On the face of it, an argument can be made the PLAN could be in 'worse' spot than the USN where concurrency goes, on the simple fact that none of the intended airframes for 003, as far as we know, are in serial production, let alone in active service. As such we have no evidence whether the PLAN had already tested any final production examples of J-15B, J-XY, KJ-600 etc. other than what few clues we have like the confirmed testing of the J-15T.

But all that i.e. the availability of airframes, is not particular to the readiness of the EMALS itself. An argument can also be made, like gelgoog mentioned, that for all we know the PLAN had indeed tested at least pre-production examples of each on the land-based EMALS, at the very least the J-15T, before re-design and construction/modification on 003's deck had begun.

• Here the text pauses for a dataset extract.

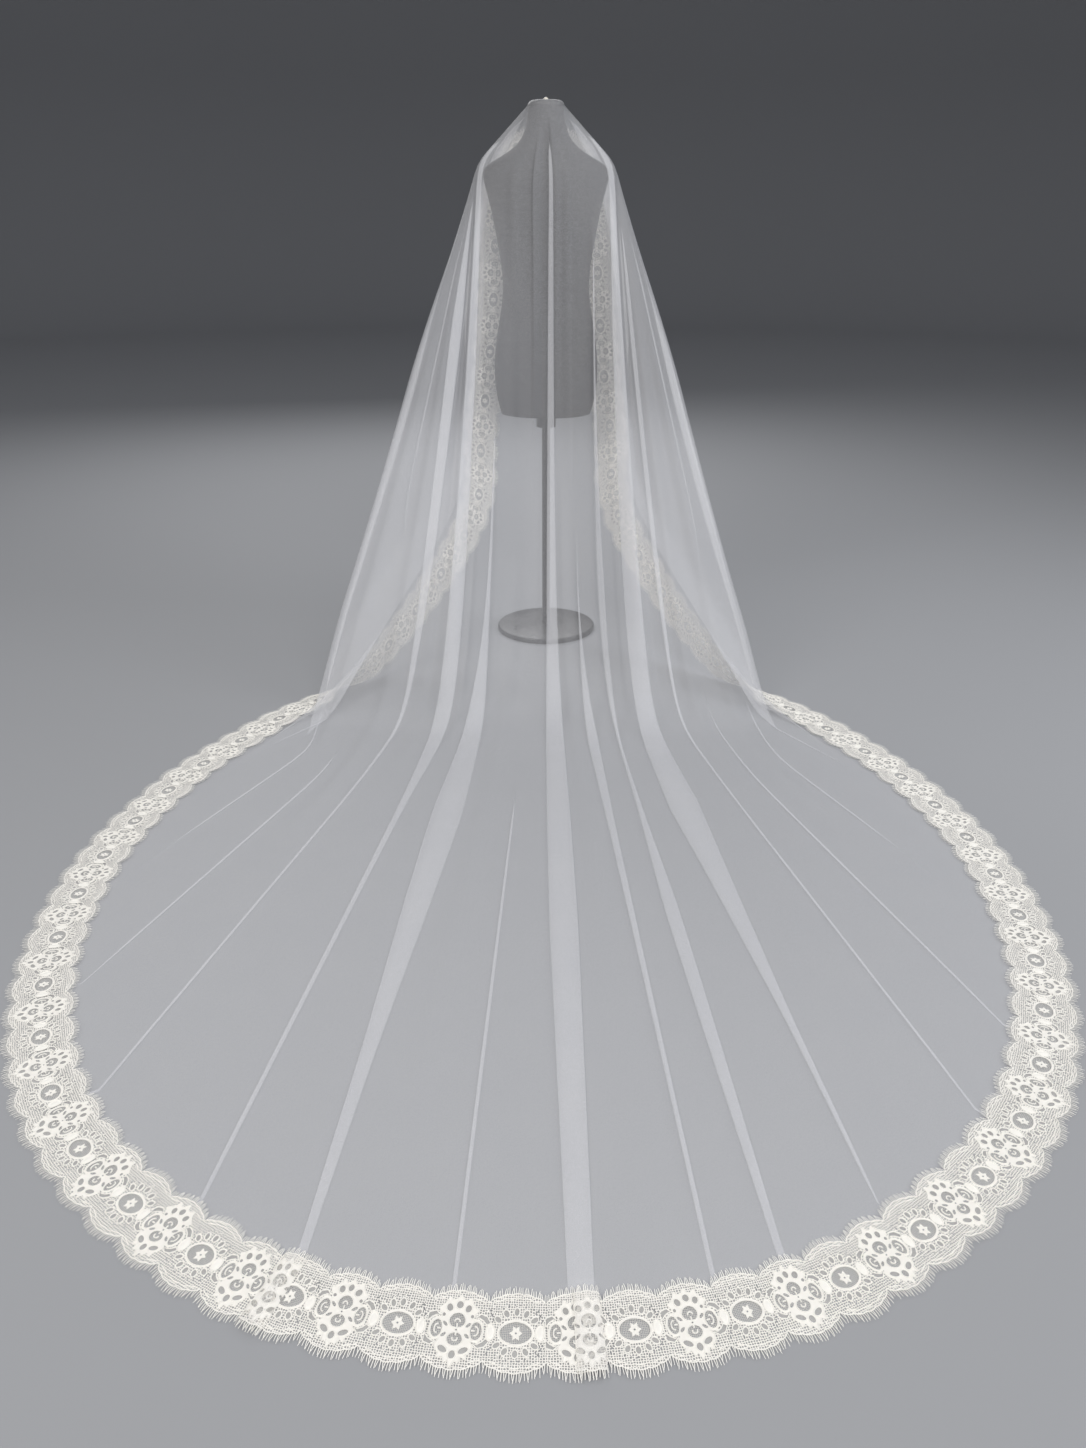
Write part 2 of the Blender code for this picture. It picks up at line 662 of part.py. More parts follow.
def turn_of(vertex):
    """A vertex's angle round Z, from -Y towards +X, in turns."""
    return (math.atan2(vertex.co.x, -vertex.co.y) / (2 * math.pi)) % 1.0


def bridge_rings(bm, ring, hole, up):
    """Fills the flat ring between many vertices outside and a few inside."""
    ring = sorted(ring, key=turn_of)
    hole = sorted(hole, key=turn_of)
    i = j = 0
    while i < len(ring) or j < len(hole):
        next_ring, next_hole = ring[(i + 1) % len(ring)], hole[(j + 1) % len(hole)]
        ring_turn = turn_of(next_ring) + (i + 1) // len(ring)
        hole_turn = turn_of(next_hole) + (j + 1) // len(hole)
        a, b = ring[i % len(ring)], hole[j % len(hole)]
        if j == len(hole) or (i < len(ring) and ring_turn <= hole_turn):
            corners = (a, next_ring, b)
            i += 1
        else:
            corners = (a, next_hole, b)
            j += 1
        bm.faces.new(corners if up else corners[::-1])


# ---------------------------------------------------------------- the lace border
class Course:
    """The whole border, which keeps to the tulle's own lines where it hangs."""

    def __init__(self, places):
        self.places = sorted(places)
        self.borders = [Border(place) for place in self.places]

    def border(self, place):
        place = wrap(place)
        i = bisect_right(self.places, place)
        low, high = self.places[i - 1], self.places[i % len(self.places)]
        start, end = self.borders[i - 1], self.borders[i % len(self.places)]
        if min(start.facing.z, end.facing.z) > FLAT:
            return Border(place)
        return start.blend(end, ((place - low) % (2 * HALF)) / ((high - low) % (2 * HALF)))


def lace_cell():
    """One repeat's corners and triangles, flat, in shares of its length and metres in from the edge."""
    cell = 2 * HALF / LACE_CELLS
    outer, inner = list(LACE_OUTER), list(LACE_INNER)
    outline = outer + [(1.0, outer[0][1]), (1.0, inner[0][1])] + inner[:0:-1] + [inner[0]]
    holes = []
    for k in range(4):
        angle = math.radians(45 + 90 * k)
        reach = Vector((math.cos(angle), math.sin(angle)))
        side = Vector((-reach.y, reach.x))
        middle = Vector((ROSETTE[0] * cell, ROSETTE[1])) + reach * PETAL_REACH
        ends = (reach * PETAL_LENGTH, side * PETAL_WIDTH, reach * -PETAL_LENGTH, side * -PETAL_WIDTH)
        holes.append([((middle + end).x / cell, (middle + end).y) for end in ends])
    eye = []
    for k in range(EYE_SIDES):
        angle = 2 * math.pi * (k + 0.5) / EYE_SIDES
        eye.append((EYE[0] + EYE_HALF_LENGTH * math.sin(angle) / cell, EYE[1] + EYE_HALF_WIDTH * math.cos(angle)))
    holes.append(eye)
    points, edges = [], []
    for loop in [outline] + holes:
        base = len(points)
        points += [Vector((x * cell, y)) for x, y in loop]
        edges += [(base + k, base + (k + 1) % len(loop)) for k in range(len(loop))]
    found = delaunay_2d_cdt(points, edges, [], 0, 1e-6)
    corners, triangles = found[0], found[2]
    kept = []
    for triangle in triangles:
        centre = sum((corners[i] for i in triangle), Vector((0, 0))) / 3
        centre = (centre.x / cell, centre.y)
        if inside(centre, outline) and not any(inside(centre, hole) for hole in holes):
            kept.append(tuple(triangle))
    return [(p.x / cell, p.y) for p in corners], kept


def inside(point, loop):
    """Whether a flat point lies in a closed loop."""
    x, y = point
    crossings = 0
    for (x0, y0), (x1, y1) in zip(loop, loop[1:] + loop[:1]):
        if (y0 > y) != (y1 > y) and x < x0 + (y - y0) / (y1 - y0) * (x1 - x0):
            crossings += 1
    return crossings % 2 == 1


def lace_mesh(course, first, last):
    """The border's wall from one repeat to another, along the veil's edge."""
    corners, triangles = lace_cell()
    cell = 2 * HALF / LACE_CELLS
    bm = bmesh.new()
    known = {}
    skins = {}

    def corner(number, x, inset):
        mark = (round(number + x, 5), round(inset, 5))
        if mark not in known:
            along = number + x
            if abs(along - first) < 1e-6:
                along += SEAM / cell
            if abs(along - last) < 1e-6:
                along -= SEAM / cell
            border = course.border(-HALF + along * cell)
            p, way = border.at(inset), border.facing
            hanging = ease(FLAT - border.facing.z, 0.0, 0.02)
            lift = LACE_LIFT_FLOOR + (LACE_LIFT_HANGING - LACE_LIFT_FLOOR) * hanging
            p = p + way * (lift * ease(inset, *LACE_CLIMB))
            known[mark] = (bm.verts.new(p + way * (LACE / 2)), bm.verts.new(p - way * (LACE / 2)))
        return known[mark]

    for number in range(first, last):
        for triangle in triangles:
            pairs = [corner(number, *corners[i]) for i in triangle]
            for side in (0, 1):
                skins.setdefault(side, []).append(tuple(pair[side] for pair in pairs))
    for face in skins[0]:
        bm.faces.new(face)
    for face in skins[1]:
        bm.faces.new(face[::-1])
    bm.edges.ensure_lookup_table()
    partner = {}
    for top, bottom in known.values():
        partner[top] = bottom
    rims = [edge for edge in bm.edges if edge.is_boundary and edge.verts[0] in partner]
    for edge in rims:
        loop = edge.link_loops[0]
        a, b = loop.vert, loop.link_loop_next.vert
        bm.faces.new((b, a, partner[a]))
        bm.faces.new((b, partner[a], partner[b]))
    return bm


# ---------------------------------------------------------------- the dress form and the pin
def turned(profile, sides):
    """A round solid from a profile of (radius, height) pairs, from its axis below to its axis above."""
    bm = bmesh.new()
    line = [bm.verts.new((radius, 0.0, z)) for radius, z in profile]
    edges = [bm.edges.new(pair) for pair in zip(line, line[1:])]
    bmesh.ops.spin(
        bm, geom=line + edges, cent=(0, 0, 0), axis=(0, 0, 1), angle=2 * math.pi, steps=sides, use_merge=True
    )
    bmesh.ops.remove_doubles(bm, verts=bm.verts, dist=0.00002)
    bmesh.ops.recalc_face_normals(bm, faces=bm.faces)
    return bm


def rounded(radius, low, high, soft, steps=3):
    """The profile of a disc with its upper corner rounded."""
    profile = [(0.0, low), (radius, low)]
    for k in range(steps + 1):
        angle = math.pi / 2 * k / steps
        profile.append((radius - soft + soft * math.cos(angle), high - soft + soft * math.sin(angle)))
    return profile + [(0.0, high)]


def torso_mesh():
    """The torso and neck, a closed loft through the rings of its table."""
    bm = bmesh.new()
    rings = []
    for z, width, depth, forward in TORSO_ROWS:
        ring = []
        for k in range(TORSO_SIDES):
            angle = 2 * math.pi * k / TORSO_SIDES
            ring.append(bm.verts.new((width * math.cos(angle), forward + depth * math.sin(angle), z)))
        rings.append(ring)
    for low, high in zip(rings, rings[1:]):
        for k in range(TORSO_SIDES):
            n = (k + 1) % TORSO_SIDES
            bm.faces.new((low[k], low[n], high[n], high[k]))
    bm.faces.new(rings[0][::-1])
    bm.faces.new(rings[-1])
    return bm


def pin_mesh():
    """The pin's shank through the tulle and its domed head on top of it."""
    under = CAP_TOP + SEAM + TULLE + SEAM
    profile = [(0.0, CAP_TOP + SEAM), (PIN_SHANK, CAP_TOP + SEAM), (PIN_SHANK, under), (PIN_HEAD, under)]
    for k in range(1, 4):
        angle = math.pi / 2 * k / 4
        profile.append((PIN_HEAD * math.cos(angle), under + PIN_HEAD_HEIGHT * math.sin(angle)))
    return turned(profile + [(0.0, under + PIN_HEAD_HEIGHT)], 12)


# ---------------------------------------------------------------- objects
def finish(colour, roughness, metallic=0.0):
    return {"Base Color": (*colour, 1.0), "Roughness": roughness, "Metallic": metallic}


FINISHES = {
    "tulle": finish((0.86, 0.86, 0.88), 0.75),
    "lace": finish((0.90, 0.87, 0.81), 0.80),
    "form_cloth": finish((0.022, 0.021, 0.023), 0.85),
    "cap_paint": finish((0.030, 0.029, 0.030), 0.45),
    "steel": finish((0.055, 0.055, 0.058), 0.35, 0.9),
    "cream_bead": finish((0.86, 0.80, 0.68), 0.35),
}


def material(name):
    found = bpy.data.materials.get(name)
    if found:
        return found
    made = bpy.data.materials.new(name)
    made.use_nodes = True
    shader = made.node_tree.nodes["Principled BSDF"]
    for socket, value in FINISHES[name].items():
        shader.inputs[socket].default_value = value
    return made


def add(name, bm, finish_name, smooth_below):
    mesh = bpy.data.meshes.new(name)
    bm.to_mesh(mesh)
    bm.free()
    mesh.materials.append(material(finish_name))
    mesh.shade_smooth()
    mesh.set_sharp_from_angle(angle=math.radians(smooth_below))
    thing = bpy.data.objects.new(name, mesh)
    bpy.context.scene.collection.objects.link(thing)
    return thing


def add_form():
    add("form_base", turned(rounded(BASE_RADIUS, 0.0, BASE_HEIGHT, BASE_ROUND, 2), 28), "steel", 40)
    collar_low = TORSO_ROWS[0][0] - SEAM - COLLAR_HEIGHT
    pole = [(0.0, BASE_HEIGHT + SEAM), (POLE_RADIUS, BASE_HEIGHT + SEAM)]
    pole += [(POLE_RADIUS, collar_low - SEAM), (0.0, collar_low - SEAM)]
    add("form_pole", turned(pole, 14), "steel", 40)
    collar = rounded(COLLAR_RADIUS, collar_low, collar_low + COLLAR_HEIGHT, 0.004, 2)
    add("form_collar", turned(collar, 14), "steel", 40)
    add("form_torso", torso_mesh(), "form_cloth", 60)
    cap = rounded(CAP_RADIUS, CAP_TOP - CAP_HEIGHT, CAP_TOP, CAP_ROUND)
    add("form_neck_cap", turned(cap, 28), "cap_paint", 40)
    add("pin", pin_mesh(), "cream_bead", 50)


def add_veil():
    add("tulle", wall_mesh(tulle_columns(), TULLE), "tulle", 50)
    course = Course(line_places())
    half = LACE_CELLS // 2
    train = 18
    add("lace_train", lace_mesh(course, half - train, half + train), "lace", 40)
    add("lace_front_right", lace_mesh(course, half + train, LACE_CELLS), "lace", 40)
    add("lace_front_left", lace_mesh(course, 0, half - train), "lace", 40)


def main():
    for thing in list(bpy.data.objects):
        bpy.data.objects.remove(thing, do_unlink=True)
    add_form()
    add_veil()


main()
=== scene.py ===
"""The looks of a single-tier bridal veil with a lace border all round, hung over a limbless dress form.

Metres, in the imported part's frame: the form's pole stands on the origin, +X is the wearer's right, the
train runs out along -Y and the wearer's front faces +Y.

The tulle is one sheet of rays, as in the part's source: each ray leaves the neck cap, goes over the
shoulders, falls, lands and runs out to a place on the veil's edge. A ray is named by that place, measured
along the edge from the middle of the hem, positive on the +X side. How far down a ray a point is, its stage
tells: -1 at the cap's rim, 0 at the shoulder line, 1 where it lands and 2 where the border starts.
"""

import math
from bisect import bisect_right

import bmesh
import bpy
import numpy as np
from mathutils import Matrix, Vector
from mathutils.geometry import delaunay_2d_cdt


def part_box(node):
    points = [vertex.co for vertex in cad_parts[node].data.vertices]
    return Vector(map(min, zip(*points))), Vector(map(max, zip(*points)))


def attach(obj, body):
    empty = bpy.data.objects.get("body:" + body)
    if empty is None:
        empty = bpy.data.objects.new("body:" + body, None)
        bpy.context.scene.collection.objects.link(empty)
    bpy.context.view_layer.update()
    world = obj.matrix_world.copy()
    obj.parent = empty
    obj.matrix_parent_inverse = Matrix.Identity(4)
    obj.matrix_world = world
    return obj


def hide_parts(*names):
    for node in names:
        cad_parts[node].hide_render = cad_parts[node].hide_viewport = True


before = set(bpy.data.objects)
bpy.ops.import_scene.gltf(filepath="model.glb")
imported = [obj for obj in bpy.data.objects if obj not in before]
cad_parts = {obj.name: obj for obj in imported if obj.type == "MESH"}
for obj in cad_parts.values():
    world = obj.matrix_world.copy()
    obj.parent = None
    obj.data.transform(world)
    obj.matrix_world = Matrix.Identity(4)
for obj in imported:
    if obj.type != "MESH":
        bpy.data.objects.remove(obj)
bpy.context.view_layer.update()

# ---------------------------------------------------------------- driving sizes
SEAM = 0.0004  # between the cap's top and the cloth on it
TULLE = 0.0012  # the solid wall that the tulle's shell runs in the middle of
FLOOR_FILM = TULLE / 2
CAP_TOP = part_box("form_neck_cap")[1].z
CAP_RADIUS = 0.050
CAP_OVER = 0.0022  # how far the cloth stands off the cap's side
WELD = 0.00002  # points nearer than this are one

EDGE_ROWS = (
    # place            x       y       z      faces x  y    z
    ("hem middle", 0.000, -2.605, 0.000, 0.00, 0.00, 1.00),
    ("hem quarter", 0.400, -2.527, 0.000, 0.00, 0.00, 1.00),
    ("hem corner", 0.745, -2.265, 0.000, 0.00, 0.00, 1.00),
    ("side, low", 0.935, -1.910, 0.000, 0.00, 0.00, 1.00),
    ("side, widest", 0.995, -1.500, 0.000, 0.00, 0.00, 1.00),
    ("flank", 0.940, -1.110, 0.000, 0.00, 0.00, 1.00),
    ("flank, high", 0.810, -0.790, 0.000, 0.00, 0.00, 1.00),
    ("beside the skirt", 0.672, -0.590, 0.000, 0.12, 0.10, 0.98),
    ("leaves the floor", 0.530, -0.475, 0.000, 0.62, 0.66, 0.42),
    ("shin", 0.425, -0.350, 0.070, 0.80, 0.59, 0.07),
    ("calf", 0.306, -0.190, 0.195, 0.68, 0.72, -0.05),
    ("below the knee", 0.205, -0.080, 0.340, 0.58, 0.80, -0.10),
    ("knee", 0.163, 0.000, 0.463, 0.52, 0.84, -0.10),
    ("thigh", 0.160, 0.055, 0.570, 0.48, 0.87, -0.10),
    ("lower hip", 0.150, 0.095, 0.680, 0.47, 0.88, -0.05),
    ("hip", 0.134, 0.124, 0.800, 0.47, 0.88, 0.00),
    ("waist", 0.118, 0.140, 0.960, 0.47, 0.88, 0.00),
    ("ribs", 0.108, 0.148, 1.110, 0.47, 0.88, 0.00),
    ("bust", 0.100, 0.144, 1.225, 0.45, 0.88, 0.12),
    ("collar bone", 0.078, 0.124, 1.318, 0.32, 0.88, 0.35),
    ("throat side", 0.042, 0.102, 1.366, 0.06, 0.91, 0.40),
    ("throat", 0.000, 0.090, 1.385, 0.00, 0.97, 0.24),
)
LEFT_WIDER = 1.013  # the train's left side against its right
EDGE_STEPS = 12  # from one row of the edge to the next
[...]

This is evidently in contrast to the USN's timeline for their own land tests, as already discussed and we can also all agree, that has shown testing for their airwing, which had all long since been in service or readiness, did not begin until well after construction on the Ford, especially with the EMALS as an integral part of its design from the very beginning, mind, had already begun in earnest.

So if one were to argue concurrency, the PLAN may have a tougher hill to climb for having to tackle not just the EMALS and 003's re-design thereof at the same time, but also the airwing itself that both will accommodate; whereas the USN doesn't have that "excuse" in the airwing department for not testing them on their ground rigs before Ford's construction was already well underway, let alone finalising her design work in the first place.

Going back to the matter of applying a different standard on PLAN EMALS vis-a-vis USN EMALS, I don't think it would necessarily be 'hypocritical' to view each with their own faults and merits like Blitzo said, not least because of the inherent differences in realities for either programmes, despite their also inherent similarity that both are in fact EMALS. It can be as apples-to-apples or apples-to-oranges as we want to make them.

I reckon one of the simple outcomes we can infer when the PLAN gets around to properly testing the EMALS on the 003, in order to attempt to settle this debate, is to look at its eventual MCBCF as compared to the PLAN's own requirement of acceptable MCBCF. If the PLAN requirement is lower or higher than that of the USN's 4,000+ between failures (US EMALS failed every 400 cycles), then this apples-to-apples argument would be somewhat moot as the expectations and resulting standards would indeed be different.

Even if we were to bring concurrency into the debate still, all we have to see is whether the PLAN will suffer from the same ten-fold deficiency in mean cycles between critical failures against their own required standard, as the USN did.